Throw Momma From the Train


When given the chance, I would argue that the greatest movie about amateur authors and movie vehicles is the 1987 classic Throw Momma From the Train starring Billy Crystal, Danny DeVito, and Anne Ramsey (as Momma).  It’s not only hilarious, continuously quotable, but nails the pain that a writer can go through when they can’t write  … I mean, is the night hot, is it cold, is it wet or is it dry … or is the Night Sultry.

With that introduction, hello from the Amtrak Pacific Surfliner.  As in, I am literally writing this blog while sitting on a train called the Pacific Surfliner northbound from San Diego to Los Angeles (and continuing on to San Luis Obispo).  While it is slightly random that I am writing this blog today, the intent isn’t random, and the outcome is what it’s all about.

As mentioned in a previous blog post, I am in the midst of another attempt at NaNoWriMo, short for National Novel Writing Month, an opportunity for thirty days to make writing a priority.  Previously, I sued this activity to actually try to write a novel, but this year it is just about the writing process and to reignite the love I have for creative writing in general.  The visible goal is to reach fifty thousand words in the month of November.  My choice to embrace all things creative this year includes this blog, as well as a mess of short stories and edits.  During NaNoWriMo, there are events set up to help encourage the process.  Most of which, called write-ins, give writers a place to meet, maybe chat about what they do, but mostly to sit in a quiet place and crank out words.

Today’s Write-in offered up was essentially one in three parts.  The second performed in conjunction with a San Diego NaNoWriMo group (who didn’t show up), and it’s bookends happening on the Pacific Surfliner.  In other words, I took a train to San Diego to write for a little bit then rode back all on the same day.

Besides the functionality of the idea, it is a pretty cool way to spend a day.  For those of us committed to NaNoWriMo, we would need significant time on a late November Saturday to make it happen.  In theory, this was a perfect way to set ourselves up a good way to get things done.  The train from LA to San Diego takes about three hours, and with about a three-hour layover, it meant that we could be only somewhat productive and kill it in this program.

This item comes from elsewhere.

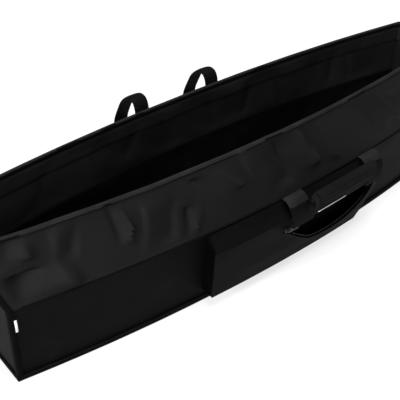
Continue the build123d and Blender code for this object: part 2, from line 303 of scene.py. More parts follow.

In all honesty, I wasn’t productive.  Our train was late, but that really wasn’t an excuse.  The real problem was that it was sensory overload.  Of course, I’ve ridden a train before, just not here in Southern California.  Heck, much of the route was old news to me too, just not from the train.  It was amazing to see things like Angel Stadium in Anaheim, or the towers in downtown Irvine, or the dirigible hangers in Tustin; but from this angle and this direction, it was interesting, all of it.

Then the train hit the coast.  To say the train goes along the coast is pretty on the nose.  For long stretches, the only thing between the train and the ocean is beach sand and short bits of it.  If we weren’t moving at a fast rate, you would see the look of fear on the surfers.  Southbound, during the late morning and early afternoon, swimmers and sunbathers were enjoying the seventy-degree weather.  Northbound out of San Diego, it was the photographers capturing the sunset just out of San Diego, and then the early indications of folks making a camp on the beach.

We told stories about Throw Momma from the Train today, because of its applicability.  Quoting it too.  “Owen doesn’t need friends he has his momma.”  or “I’m going to kill the B, you want something?”  “Could you get me a Chunky.”  or just “OWEN”.  Yet in my head, the thing that keeps sticking there is the look of Larry (Billy Crystal) and he is crashing near the end of patience close to the end of the movie, hovering over a typewriter frustrated that no amount of craziness is going to let him find that part to be productive.  Then it comes.,

Needless to say, I wasn’t productive, but I didn’t care.  I sat back and watched the world go by from the top of a double-decker train car.  The color of the sky changing, the gentle rock of the path mesmerizing, and the challenges of my life put on hold for a few hours.  I am not so rough of shape with NaNoWriMo that I need be frustrated by a less productive day, quite the opposite.  I needed this.  More than anything, I needed this day.

Besides, I have six days left to go.